** Your task **
Will you give every entry again exactly as it stands?

┌─ Data section

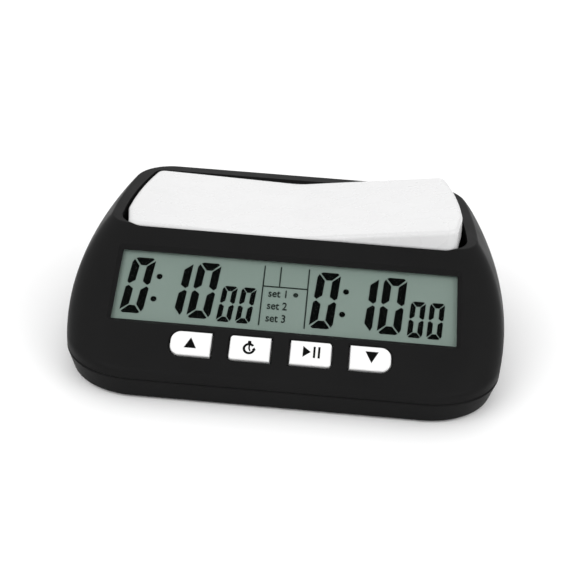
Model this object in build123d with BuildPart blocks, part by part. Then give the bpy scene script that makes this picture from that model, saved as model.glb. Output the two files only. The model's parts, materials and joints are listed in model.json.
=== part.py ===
from build123d import *
import os
from math import cos, radians, sin, sqrt, tan

# Chess clock: a black case with a sloping face, a long display, four keys and a white seesaw
# rocker on top. X runs to the right along the face, Y backwards, Z up. The origin is on the
# table, under the centre of the case. All sizes are in millimetres.

os.makedirs("parts", exist_ok=True)

# ---- Case ----
WALL = 2.2
FOOT_GAP = 0.8                  # height of the case's underside above the table
PARTING = 8.6                   # height where the two halves of the case meet
SHOULDER_RADIUS = 2.5           # soft edge between the upright skirt and the sloping face
RIM = 43.2                      # height of the rim around the rocker
RIM_EDGE = 1.0
CASE_FRONT = -58.3
CASE_REAR = 58.3
CASE_HALF_WIDTH = 80.0
SIDE_LEAN = 46.5                # radius of the side walls' upright arc, above the skirt
REAR_LEAN = 59.3                # radius of the rear wall's upright arc
BASE_DRAFT = 2.2                # how far the underside is drawn in
BASE_EDGE = 0.8
GROOVE = 0.5                    # bevel on both lips of the parting line
SKIRT_LEDGE = 0.2               # the skirt's wall is this much thicker
LIP_HEIGHT = 1.8
LIP_ROOT = 1.0
LIP_THICK = 1.0
LIP_GAP = 0.4
SECTION_COUNT = 5               # sections that each curved wall is lofted through

# The plan outline changes from the shoulder to the rim.
OUTLINE_MID = (0.2, 3.2)        # y of the widest place
OUTLINE_BOW = (176.0, 236.0)    # radius of the bowed sides
OUTLINE_FRONT_CORNER = (27.5, 9.0)
OUTLINE_REAR_CORNER = (32.0, 14.5)

# ---- Sloping face ----
FACE_SLOPE = 32.05              # degrees from level
FACE_FOOT = (0, -55.5, 14.0)    # a point on the face, where v is zero
SLOPE_SIN = sin(radians(FACE_SLOPE))
SLOPE_COS = cos(radians(FACE_SLOPE))
SLOPE_TAN = tan(radians(FACE_SLOPE))
SHOULDER_TANGENT = SHOULDER_RADIUS * tan(radians(90 - FACE_SLOPE) / 2)
SHOULDER_LOW = FACE_FOOT[2] + (CASE_FRONT - FACE_FOOT[1]) * SLOPE_TAN - SHOULDER_TANGENT
SHOULDER = SHOULDER_LOW + SHOULDER_TANGENT * (1 + SLOPE_SIN)

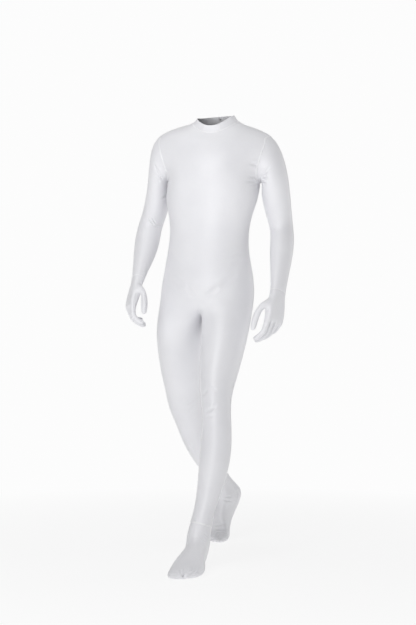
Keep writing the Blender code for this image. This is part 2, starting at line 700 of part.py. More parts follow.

└─

** Final result **
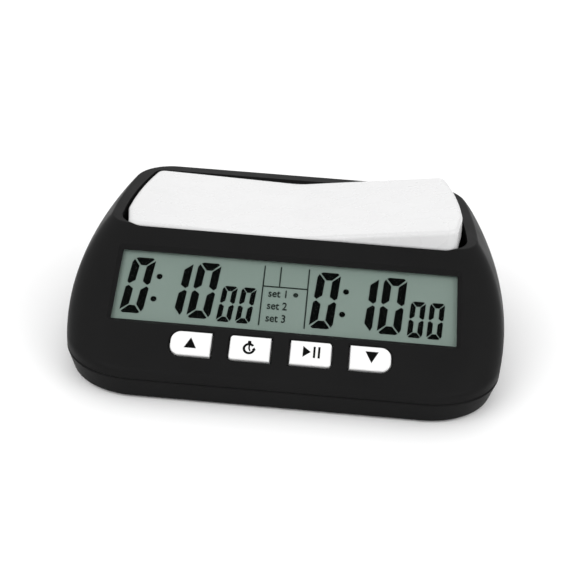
Model this object in build123d with BuildPart blocks, part by part. Then give the bpy scene script that makes this picture from that model, saved as model.glb. Output the two files only. The model's parts, materials and joints are listed in model.json.
=== part.py ===
from build123d import *
import os
from math import cos, radians, sin, sqrt, tan

# Chess clock: a black case with a sloping face, a long display, four keys and a white seesaw
# rocker on top. X runs to the right along the face, Y backwards, Z up. The origin is on the
# table, under the centre of the case. All sizes are in millimetres.

os.makedirs("parts", exist_ok=True)

# ---- Case ----
WALL = 2.2
FOOT_GAP = 0.8                  # height of the case's underside above the table
PARTING = 8.6                   # height where the two halves of the case meet
SHOULDER_RADIUS = 2.5           # soft edge between the upright skirt and the sloping face
RIM = 43.2                      # height of the rim around the rocker
RIM_EDGE = 1.0
CASE_FRONT = -58.3
CASE_REAR = 58.3
CASE_HALF_WIDTH = 80.0
SIDE_LEAN = 46.5                # radius of the side walls' upright arc, above the skirt
REAR_LEAN = 59.3                # radius of the rear wall's upright arc
BASE_DRAFT = 2.2                # how far the underside is drawn in
BASE_EDGE = 0.8
GROOVE = 0.5                    # bevel on both lips of the parting line
SKIRT_LEDGE = 0.2               # the skirt's wall is this much thicker
LIP_HEIGHT = 1.8
LIP_ROOT = 1.0
LIP_THICK = 1.0
LIP_GAP = 0.4
SECTION_COUNT = 5               # sections that each curved wall is lofted through

# The plan outline changes from the shoulder to the rim.
OUTLINE_MID = (0.2, 3.2)        # y of the widest place
OUTLINE_BOW = (176.0, 236.0)    # radius of the bowed sides
OUTLINE_FRONT_CORNER = (27.5, 9.0)
OUTLINE_REAR_CORNER = (32.0, 14.5)

# ---- Sloping face ----
FACE_SLOPE = 32.05              # degrees from level
FACE_FOOT = (0, -55.5, 14.0)    # a point on the face, where v is zero
SLOPE_SIN = sin(radians(FACE_SLOPE))
SLOPE_COS = cos(radians(FACE_SLOPE))
SLOPE_TAN = tan(radians(FACE_SLOPE))
SHOULDER_TANGENT = SHOULDER_RADIUS * tan(radians(90 - FACE_SLOPE) / 2)
SHOULDER_LOW = FACE_FOOT[2] + (CASE_FRONT - FACE_FOOT[1]) * SLOPE_TAN - SHOULDER_TANGENT
SHOULDER = SHOULDER_LOW + SHOULDER_TANGENT * (1 + SLOPE_SIN)

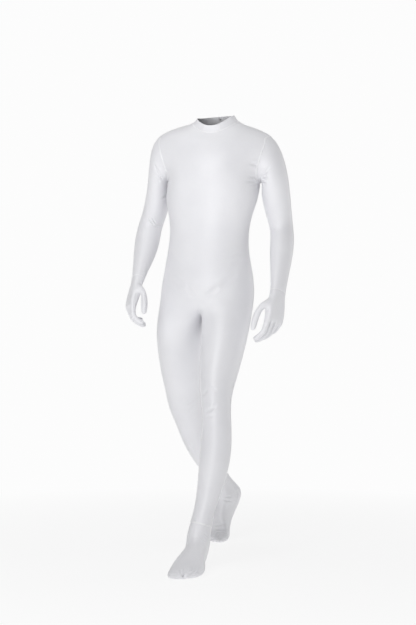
Keep writing the Blender code for this image. This is part 2, starting at line 700 of part.py. More parts follow.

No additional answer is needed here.